(Scripts that build objects)
============================================================

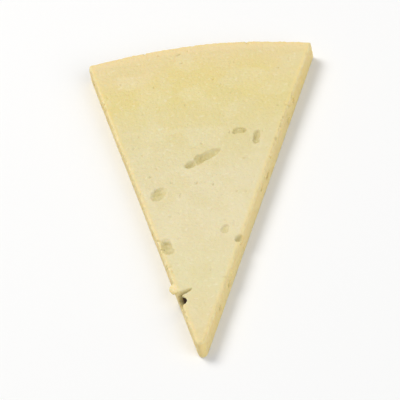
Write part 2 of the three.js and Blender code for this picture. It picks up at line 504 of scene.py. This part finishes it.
@dataclass(frozen=True)
class Pinholes:
    """Tiny gaps that the knife opened, too small to model one by one. Sizes are in millimetres.

    The higher favour_short is, the fewer are long. Shallowest is a share of the deepest. Bowl is the power
    that a hole's depth follows: under 1, its floor is flatter and its sides are steeper.
    """

    per_face: int = 80
    per_wall: int = 60
    length: tuple[float, float] = (0.45, 2.2)
    width: tuple[float, float] = (0.35, 0.6)
    favour_short: float = 3
    deepest: float = 0.34
    shallowest: float = 0.3
    bowl: float = 0.8
    seed: int = 7

    def centres(
        self, chance: np.random.Generator
    ) -> Iterator[tuple[np.ndarray, np.ndarray, np.ndarray]]:
        """Scatters the middles over each face.

        Args:
            chance: the source of random numbers.

        Yields:
            A face's normal, one direction along it, and the middles on it.
        """
        half, radius, tall = SECTOR.half_angle, SECTOR.wheel_radius, SECTOR.thickness
        up = np.array((0.0, 0.0, 1.0))
        for level in (0.0, tall):
            reach = radius * np.sqrt(chance.random(self.per_face))
            turn = half * chance.uniform(-1, 1, self.per_face)
            x, y = reach * np.sin(turn), reach * np.cos(turn) - SECTOR.middle
            yield up, np.array((1.0, 0.0, 0.0)), np.stack((x, y, np.full_like(x, level)), axis=1)
        for side in Side:
            along = np.array((side.value * math.sin(half), math.cos(half), 0.0))
            places = np.outer(radius * chance.random(self.per_wall), along)
            places += np.outer(tall * chance.random(self.per_wall), up) - (0.0, SECTOR.middle, 0.0)
            yield np.cross(along, up), along, places
        count = self.per_wall // 2
        turn = half * chance.uniform(-1, 1, count)
        x, y = radius * np.sin(turn), radius * np.cos(turn) - SECTOR.middle
        places = np.stack((x, y, tall * chance.random(count)), axis=1)
        yield np.array((0.0, 1.0, 0.0)), np.array((1.0, 0.0, 0.0)), places

    def weights(self, points: np.ndarray) -> np.ndarray:
        """Works out how far into a pinhole each point lies.

        Args:
            points: the mesh's points in millimetres.

        Returns:
            A weight from 0 to 1 for each point.
        """
        chance = np.random.default_rng(self.seed)
        found = np.zeros(len(points))
        for normal, along, centres in self.centres(chance):
            across = np.cross(normal, along)
            for centre in centres:
                turn = chance.uniform(0, math.pi)
                half_length = mix(*self.length, chance.random() ** self.favour_short) / 2
                half_width = min(chance.uniform(*self.width) / 2, half_length)
                depth = chance.uniform(self.shallowest, 1.0)
                near = np.flatnonzero(np.abs(points - centre).max(axis=1) < half_length)
                away = points[near] - centre
                u = away @ (along * math.cos(turn) + across * math.sin(turn)) / half_length
                v = away @ (across * math.cos(turn) - along * math.sin(turn)) / half_width
                hole = depth * np.clip(1 - u**2 - v**2, 0, 1) ** self.bowl
                found[near] = np.maximum(found[near], hole)
        return found


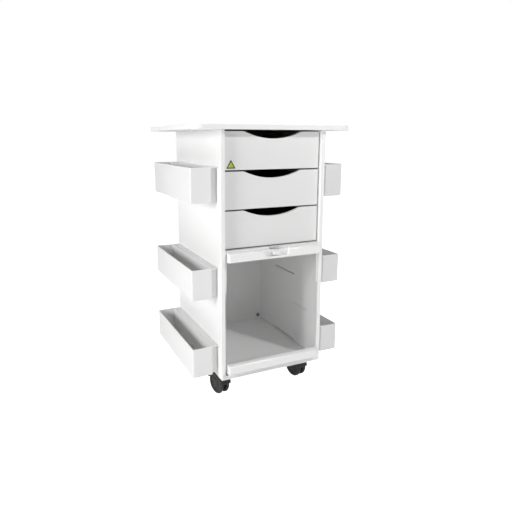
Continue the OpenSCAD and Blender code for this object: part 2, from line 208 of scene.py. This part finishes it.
def clear_sheet():
    """Clear acrylic: mirrors at a slant and on its edges, with hairline scratches."""
    g = Graph("clear_sheet")
    scratches = g.ramp(g.noise(0.5 * MM, 2, stretch=(60, 1, 9)), 0.68, 0.72)
    wear = g.math("MULTIPLY", scratches, g.ramp(g.noise(0.06, 2), 0.45, 0.6))
    clear = g.node("BsdfTransparent", {"Color": (0.983, 0.983, 0.983, 1)}).outputs[0]
    gloss = g.node("BsdfGlossy", {"Color": (1, 1, 1, 1),
                                  "Roughness": g.ramp(wear, 0, 1, 0.04, 0.3)}).outputs[0]
    slant = g.node("LayerWeight", {"Blend": 0.5}).outputs["Facing"]
    mirror = g.ramp(g.math("POWER", slant, 5.0), 0, 1, 0.03, 0.8)
    sawn = g.math("MULTIPLY", g.edges(1.5 * MM), 0.5)
    share = g.math("ADD", g.math("ADD", mirror, sawn), g.math("MULTIPLY", wear, 0.05))
    mixed = g.node("MixShader", {0: share, 1: clear, 2: gloss}).outputs[0]
    g.put(g.output.inputs["Surface"], mixed)
    g.tree.nodes.remove(g.shader)
    return g.material


def zinc_steel():
    """Zinc-plated steel: soft spangle and duller edges."""
    g = Graph("zinc_steel")
    spangle = g.cells(0.006).outputs["Color"]
    tone = g.mix(g.ramp(spangle, 0.2, 0.8), (0.50, 0.51, 0.52, 1), (0.66, 0.67, 0.68, 1))
    g.set(base_color=g.mix(g.ramp(g.noise(0.02, 4), 0.55, 0.7, 0, 0.4), tone, grey(0.35)))
    g.set(metallic=1.0, roughness=g.ramp(g.noise(0.008, 4), 0.3, 0.7, 0.26, 0.42))
    g.set(normal=g.bump(g.noise(0.4 * MM, 2, stretch=(1, 30, 1)), 0.02 * MM, 0.4))
    return g.material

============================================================

### [What to produce]
Looking at the material above, please copy exactly every line from its first line through the line containing "chance: the source", with both ends included and nothing else.

### [Completed exercise]
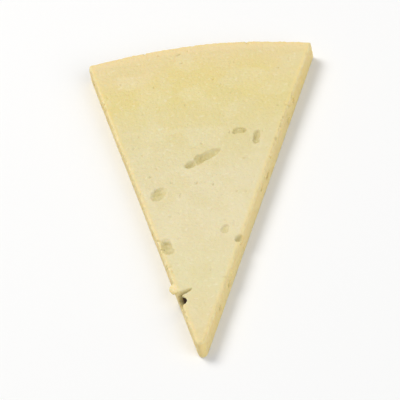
Write part 2 of the three.js and Blender code for this picture. It picks up at line 504 of scene.py. This part finishes it.
@dataclass(frozen=True)
class Pinholes:
    """Tiny gaps that the knife opened, too small to model one by one. Sizes are in millimetres.

    The higher favour_short is, the fewer are long. Shallowest is a share of the deepest. Bowl is the power
    that a hole's depth follows: under 1, its floor is flatter and its sides are steeper.
    """

    per_face: int = 80
    per_wall: int = 60
    length: tuple[float, float] = (0.45, 2.2)
    width: tuple[float, float] = (0.35, 0.6)
    favour_short: float = 3
    deepest: float = 0.34
    shallowest: float = 0.3
    bowl: float = 0.8
    seed: int = 7

    def centres(
        self, chance: np.random.Generator
    ) -> Iterator[tuple[np.ndarray, np.ndarray, np.ndarray]]:
        """Scatters the middles over each face.

        Args:
            chance: the source of random numbers.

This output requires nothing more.